Simulated Author's Rebuttal

3 responses · 0 unresolved

We thank the referee for the careful and constructive review of our manuscript. The comments have prompted us to strengthen the quantitative support and clarify the model assumptions. We address each major comment below and indicate the revisions made to the manuscript.

read point-by-point responses
  1. Referee: [Abstract and §3] Abstract and §3: the central claim of 'near-unity (~100%) valley polarization' and 'completely decoupled' excitation requires explicit population dynamics or fidelity metrics obtained from the time-dependent Schrödinger equation; no such quantitative results or error analysis are shown for the combined-pulse case.

    Authors: We agree that explicit numerical results from the time-dependent Schrödinger equation would provide stronger quantitative backing for the fidelity claims. The manuscript derives the near-unity polarization analytically from the symmetry-enforced quantum pathways. To address the concern directly, we have added numerical TDSE simulations for the combined-pulse protocol in a new subsection of §3, including population dynamics plots, fidelity metrics, and error estimates for representative THz-to-PHz parameters. revision: yes

  2. Referee: [§4.2, Eq. (12)] §4.2, Eq. (12): the assertion that the engineered quantum pathways remain strictly non-interfering relies on an idealized two- or three-band model; the manuscript does not quantify mixing due to spin-orbit coupling, momentum-dependent optical matrix elements, or off-resonant virtual transitions that are present in the full TMD band structure at Q and K points.

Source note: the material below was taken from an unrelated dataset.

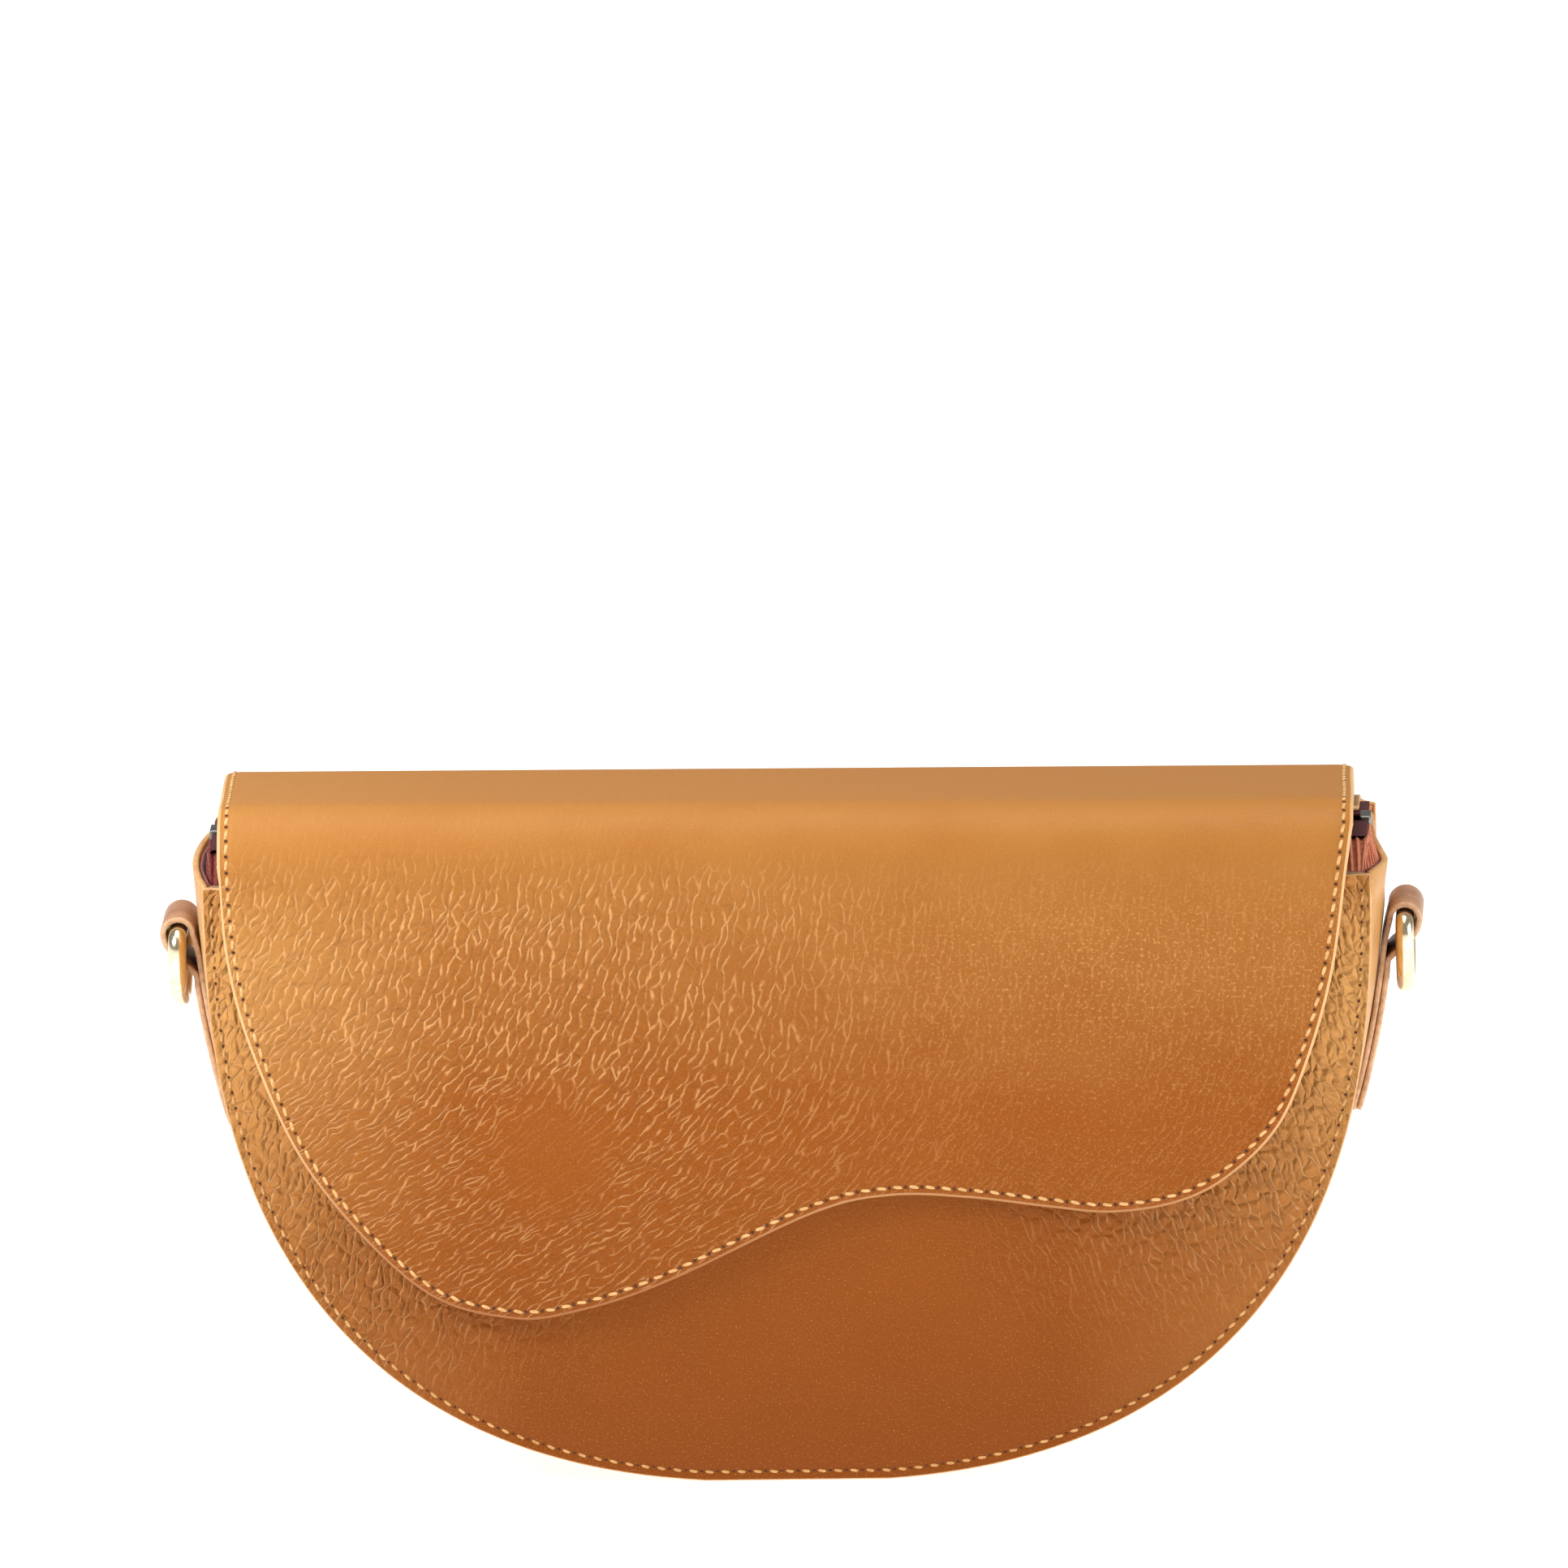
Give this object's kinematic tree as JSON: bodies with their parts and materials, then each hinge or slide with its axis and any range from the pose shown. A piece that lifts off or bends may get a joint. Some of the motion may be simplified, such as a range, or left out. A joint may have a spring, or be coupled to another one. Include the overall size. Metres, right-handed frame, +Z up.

    Authors: The effective model in §4.2 is constructed to capture the lattice symmetries that underpin the emergent selection rule. We acknowledge that a complete multi-band treatment could introduce corrections from spin-orbit coupling and virtual transitions. In the revision we have expanded §4.2 with perturbative estimates of these mixing amplitudes and shown that they remain small within the stated validity window of the model; a brief discussion of momentum-dependent matrix elements has also been added. revision: partial

  3. Referee: [§5] §5: the claimed robustness over 10^12–10^15 Hz is not supported by any calculation that includes finite decoherence or phonon-assisted scattering channels, which can mix pathways on femtosecond timescales and undermine the 'unambiguously excited' and 'completely decoupled' statements.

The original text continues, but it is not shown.